━━━━━ Dataset section

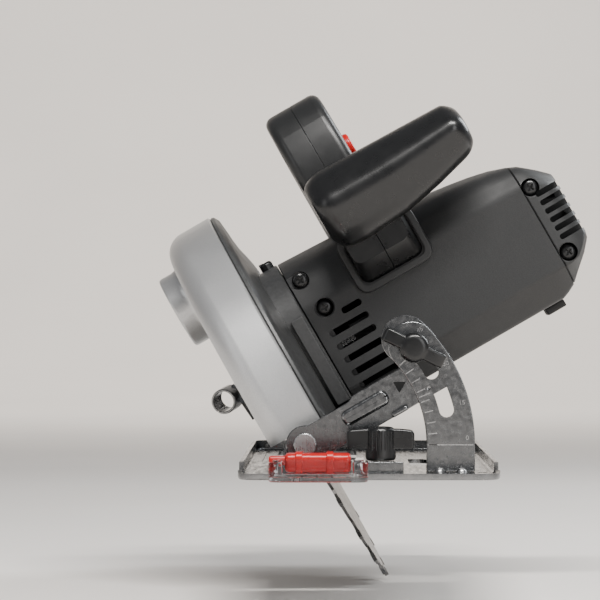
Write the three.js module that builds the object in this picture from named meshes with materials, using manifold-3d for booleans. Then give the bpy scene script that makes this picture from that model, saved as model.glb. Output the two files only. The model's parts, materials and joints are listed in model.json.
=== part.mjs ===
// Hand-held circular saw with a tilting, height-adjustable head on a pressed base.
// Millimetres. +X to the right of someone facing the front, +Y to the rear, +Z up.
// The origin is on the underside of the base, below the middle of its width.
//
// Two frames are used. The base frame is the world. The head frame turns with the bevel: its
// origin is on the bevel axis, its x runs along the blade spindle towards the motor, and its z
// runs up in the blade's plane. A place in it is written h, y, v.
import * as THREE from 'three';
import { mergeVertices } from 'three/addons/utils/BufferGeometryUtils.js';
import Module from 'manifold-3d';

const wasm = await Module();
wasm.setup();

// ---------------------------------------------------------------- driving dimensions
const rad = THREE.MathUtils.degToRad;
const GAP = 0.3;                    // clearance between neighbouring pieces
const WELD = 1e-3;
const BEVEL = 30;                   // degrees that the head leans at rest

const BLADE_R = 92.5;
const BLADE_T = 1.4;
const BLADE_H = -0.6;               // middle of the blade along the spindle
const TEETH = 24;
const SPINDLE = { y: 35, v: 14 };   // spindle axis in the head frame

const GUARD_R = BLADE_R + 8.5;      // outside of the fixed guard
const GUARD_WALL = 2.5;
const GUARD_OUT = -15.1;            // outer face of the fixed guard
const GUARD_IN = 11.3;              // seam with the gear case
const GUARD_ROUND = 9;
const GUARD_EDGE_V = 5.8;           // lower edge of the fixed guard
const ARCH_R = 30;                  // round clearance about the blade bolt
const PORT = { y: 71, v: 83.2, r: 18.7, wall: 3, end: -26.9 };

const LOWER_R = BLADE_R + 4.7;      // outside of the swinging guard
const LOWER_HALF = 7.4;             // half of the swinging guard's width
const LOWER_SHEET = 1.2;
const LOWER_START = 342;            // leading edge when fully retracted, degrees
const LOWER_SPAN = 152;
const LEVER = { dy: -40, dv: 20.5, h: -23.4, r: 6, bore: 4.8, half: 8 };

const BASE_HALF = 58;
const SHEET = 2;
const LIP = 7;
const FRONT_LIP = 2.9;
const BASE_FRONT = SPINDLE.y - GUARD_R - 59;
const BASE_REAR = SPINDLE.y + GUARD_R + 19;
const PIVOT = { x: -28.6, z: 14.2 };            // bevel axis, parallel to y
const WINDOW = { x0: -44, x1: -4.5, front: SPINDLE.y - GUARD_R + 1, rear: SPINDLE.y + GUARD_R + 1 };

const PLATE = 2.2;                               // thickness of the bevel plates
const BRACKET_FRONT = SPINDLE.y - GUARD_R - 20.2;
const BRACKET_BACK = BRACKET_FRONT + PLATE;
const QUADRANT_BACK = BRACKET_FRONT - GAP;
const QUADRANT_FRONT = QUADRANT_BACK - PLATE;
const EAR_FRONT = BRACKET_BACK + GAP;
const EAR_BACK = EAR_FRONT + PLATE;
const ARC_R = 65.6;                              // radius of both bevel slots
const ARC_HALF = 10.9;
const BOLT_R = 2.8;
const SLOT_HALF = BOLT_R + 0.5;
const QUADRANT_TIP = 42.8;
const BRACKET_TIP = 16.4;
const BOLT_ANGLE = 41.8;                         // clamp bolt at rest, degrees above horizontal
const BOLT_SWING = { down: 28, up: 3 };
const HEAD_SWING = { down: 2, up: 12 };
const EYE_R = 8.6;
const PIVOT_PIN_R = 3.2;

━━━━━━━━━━

### Aim of the task
In the listing above, please print only the lines from the first one to the line where "const BEVEL = 30;" appears, exactly as written, both of those lines included.

### Task result
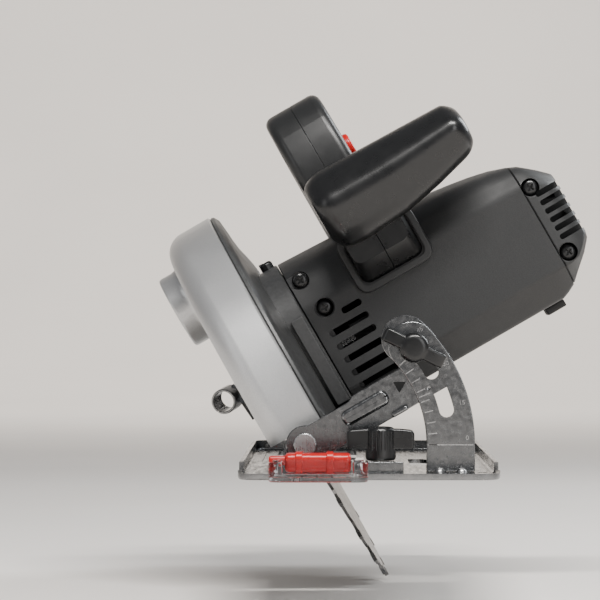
Write the three.js module that builds the object in this picture from named meshes with materials, using manifold-3d for booleans. Then give the bpy scene script that makes this picture from that model, saved as model.glb. Output the two files only. The model's parts, materials and joints are listed in model.json.
=== part.mjs ===
// Hand-held circular saw with a tilting, height-adjustable head on a pressed base.
// Millimetres. +X to the right of someone facing the front, +Y to the rear, +Z up.
// The origin is on the underside of the base, below the middle of its width.
//
// Two frames are used. The base frame is the world. The head frame turns with the bevel: its
// origin is on the bevel axis, its x runs along the blade spindle towards the motor, and its z
// runs up in the blade's plane. A place in it is written h, y, v.
import * as THREE from 'three';
import { mergeVertices } from 'three/addons/utils/BufferGeometryUtils.js';
import Module from 'manifold-3d';

const wasm = await Module();
wasm.setup();

// ---------------------------------------------------------------- driving dimensions
const rad = THREE.MathUtils.degToRad;
const GAP = 0.3;                    // clearance between neighbouring pieces
const WELD = 1e-3;
const BEVEL = 30;                   // degrees that the head leans at rest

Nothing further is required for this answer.